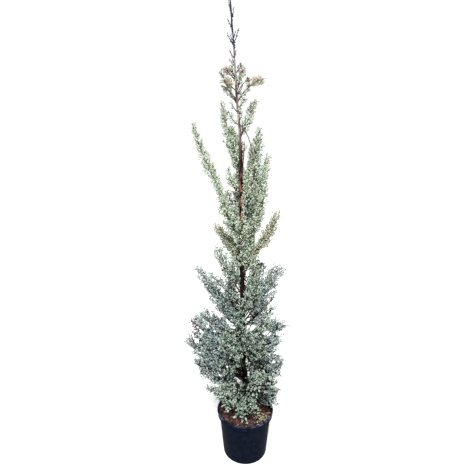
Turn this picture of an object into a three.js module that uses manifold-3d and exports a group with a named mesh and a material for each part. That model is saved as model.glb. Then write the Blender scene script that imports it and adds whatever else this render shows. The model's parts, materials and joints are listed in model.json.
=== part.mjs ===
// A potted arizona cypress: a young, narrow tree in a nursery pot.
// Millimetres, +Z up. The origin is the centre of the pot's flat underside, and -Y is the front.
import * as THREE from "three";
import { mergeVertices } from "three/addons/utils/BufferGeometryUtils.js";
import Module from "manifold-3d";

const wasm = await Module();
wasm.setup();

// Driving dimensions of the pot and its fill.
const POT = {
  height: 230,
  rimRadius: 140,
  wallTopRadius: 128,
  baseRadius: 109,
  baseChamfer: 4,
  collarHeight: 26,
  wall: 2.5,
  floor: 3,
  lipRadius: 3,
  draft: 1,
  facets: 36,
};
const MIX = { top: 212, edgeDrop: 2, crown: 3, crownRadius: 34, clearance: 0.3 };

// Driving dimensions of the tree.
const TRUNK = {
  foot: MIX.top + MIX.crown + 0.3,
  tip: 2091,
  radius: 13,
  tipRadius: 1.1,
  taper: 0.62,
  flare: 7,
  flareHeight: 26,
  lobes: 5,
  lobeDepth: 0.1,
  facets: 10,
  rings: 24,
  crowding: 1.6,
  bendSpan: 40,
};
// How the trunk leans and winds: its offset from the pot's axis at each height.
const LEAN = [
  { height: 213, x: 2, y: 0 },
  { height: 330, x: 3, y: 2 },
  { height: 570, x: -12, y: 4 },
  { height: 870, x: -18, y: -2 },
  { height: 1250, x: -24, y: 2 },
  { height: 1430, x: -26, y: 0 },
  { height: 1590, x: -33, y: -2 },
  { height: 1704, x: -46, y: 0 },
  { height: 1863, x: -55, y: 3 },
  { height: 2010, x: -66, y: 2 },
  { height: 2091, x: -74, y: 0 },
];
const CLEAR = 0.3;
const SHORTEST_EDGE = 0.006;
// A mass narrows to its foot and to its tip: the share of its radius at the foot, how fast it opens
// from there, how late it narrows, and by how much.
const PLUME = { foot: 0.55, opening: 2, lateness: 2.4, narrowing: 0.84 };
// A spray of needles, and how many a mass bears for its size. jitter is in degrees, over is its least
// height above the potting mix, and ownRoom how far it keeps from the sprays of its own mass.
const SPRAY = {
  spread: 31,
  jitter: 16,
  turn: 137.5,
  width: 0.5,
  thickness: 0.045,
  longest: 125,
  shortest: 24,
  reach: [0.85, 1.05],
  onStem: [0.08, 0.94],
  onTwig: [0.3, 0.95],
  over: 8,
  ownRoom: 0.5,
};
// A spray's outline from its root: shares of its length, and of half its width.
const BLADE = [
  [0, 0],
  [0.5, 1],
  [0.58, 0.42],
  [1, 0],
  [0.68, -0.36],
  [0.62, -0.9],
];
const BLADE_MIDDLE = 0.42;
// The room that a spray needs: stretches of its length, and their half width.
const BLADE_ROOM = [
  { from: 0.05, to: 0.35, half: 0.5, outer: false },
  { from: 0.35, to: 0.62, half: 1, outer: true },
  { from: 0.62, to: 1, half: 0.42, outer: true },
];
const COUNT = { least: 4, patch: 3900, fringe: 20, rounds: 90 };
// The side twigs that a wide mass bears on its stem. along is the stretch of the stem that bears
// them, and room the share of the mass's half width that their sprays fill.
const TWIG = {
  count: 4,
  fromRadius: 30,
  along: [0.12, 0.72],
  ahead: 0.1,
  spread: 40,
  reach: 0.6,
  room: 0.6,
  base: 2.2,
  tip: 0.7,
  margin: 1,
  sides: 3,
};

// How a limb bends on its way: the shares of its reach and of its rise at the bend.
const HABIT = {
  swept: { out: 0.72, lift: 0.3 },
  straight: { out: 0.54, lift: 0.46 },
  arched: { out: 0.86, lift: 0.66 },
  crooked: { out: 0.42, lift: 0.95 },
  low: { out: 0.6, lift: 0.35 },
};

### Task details
Copy out the whole listing exactly.

### Expected answer
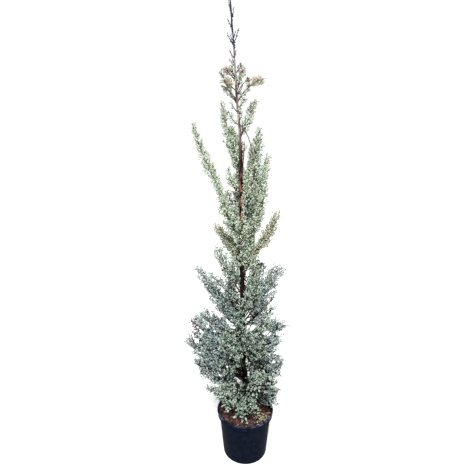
Turn this picture of an object into a three.js module that uses manifold-3d and exports a group with a named mesh and a material for each part. That model is saved as model.glb. Then write the Blender scene script that imports it and adds whatever else this render shows. The model's parts, materials and joints are listed in model.json.
=== part.mjs ===
// A potted arizona cypress: a young, narrow tree in a nursery pot.
// Millimetres, +Z up. The origin is the centre of the pot's flat underside, and -Y is the front.
import * as THREE from "three";
import { mergeVertices } from "three/addons/utils/BufferGeometryUtils.js";
import Module from "manifold-3d";

const wasm = await Module();
wasm.setup();

// Driving dimensions of the pot and its fill.
const POT = {
  height: 230,
  rimRadius: 140,
  wallTopRadius: 128,
  baseRadius: 109,
  baseChamfer: 4,
  collarHeight: 26,
  wall: 2.5,
  floor: 3,
  lipRadius: 3,
  draft: 1,
  facets: 36,
};
const MIX = { top: 212, edgeDrop: 2, crown: 3, crownRadius: 34, clearance: 0.3 };

// Driving dimensions of the tree.
const TRUNK = {
  foot: MIX.top + MIX.crown + 0.3,
  tip: 2091,
  radius: 13,
  tipRadius: 1.1,
  taper: 0.62,
  flare: 7,
  flareHeight: 26,
  lobes: 5,
  lobeDepth: 0.1,
  facets: 10,
  rings: 24,
  crowding: 1.6,
  bendSpan: 40,
};
// How the trunk leans and winds: its offset from the pot's axis at each height.
const LEAN = [
  { height: 213, x: 2, y: 0 },
  { height: 330, x: 3, y: 2 },
  { height: 570, x: -12, y: 4 },
  { height: 870, x: -18, y: -2 },
  { height: 1250, x: -24, y: 2 },
  { height: 1430, x: -26, y: 0 },
  { height: 1590, x: -33, y: -2 },
  { height: 1704, x: -46, y: 0 },
  { height: 1863, x: -55, y: 3 },
  { height: 2010, x: -66, y: 2 },
  { height: 2091, x: -74, y: 0 },
];
const CLEAR = 0.3;
const SHORTEST_EDGE = 0.006;
// A mass narrows to its foot and to its tip: the share of its radius at the foot, how fast it opens
// from there, how late it narrows, and by how much.
const PLUME = { foot: 0.55, opening: 2, lateness: 2.4, narrowing: 0.84 };
// A spray of needles, and how many a mass bears for its size. jitter is in degrees, over is its least
// height above the potting mix, and ownRoom how far it keeps from the sprays of its own mass.
const SPRAY = {
  spread: 31,
  jitter: 16,
  turn: 137.5,
  width: 0.5,
  thickness: 0.045,
  longest: 125,
  shortest: 24,
  reach: [0.85, 1.05],
  onStem: [0.08, 0.94],
  onTwig: [0.3, 0.95],
  over: 8,
  ownRoom: 0.5,
};
// A spray's outline from its root: shares of its length, and of half its width.
const BLADE = [
  [0, 0],
  [0.5, 1],
  [0.58, 0.42],
  [1, 0],
  [0.68, -0.36],
  [0.62, -0.9],
];
const BLADE_MIDDLE = 0.42;
// The room that a spray needs: stretches of its length, and their half width.
const BLADE_ROOM = [
  { from: 0.05, to: 0.35, half: 0.5, outer: false },
  { from: 0.35, to: 0.62, half: 1, outer: true },
  { from: 0.62, to: 1, half: 0.42, outer: true },
];
const COUNT = { least: 4, patch: 3900, fringe: 20, rounds: 90 };
// The side twigs that a wide mass bears on its stem. along is the stretch of the stem that bears
// them, and room the share of the mass's half width that their sprays fill.
const TWIG = {
  count: 4,
  fromRadius: 30,
  along: [0.12, 0.72],
  ahead: 0.1,
  spread: 40,
  reach: 0.6,
  room: 0.6,
  base: 2.2,
  tip: 0.7,
  margin: 1,
  sides: 3,
};

// How a limb bends on its way: the shares of its reach and of its rise at the bend.
const HABIT = {
  swept: { out: 0.72, lift: 0.3 },
  straight: { out: 0.54, lift: 0.46 },
  arched: { out: 0.86, lift: 0.66 },
  crooked: { out: 0.42, lift: 0.95 },
  low: { out: 0.6, lift: 0.35 },
};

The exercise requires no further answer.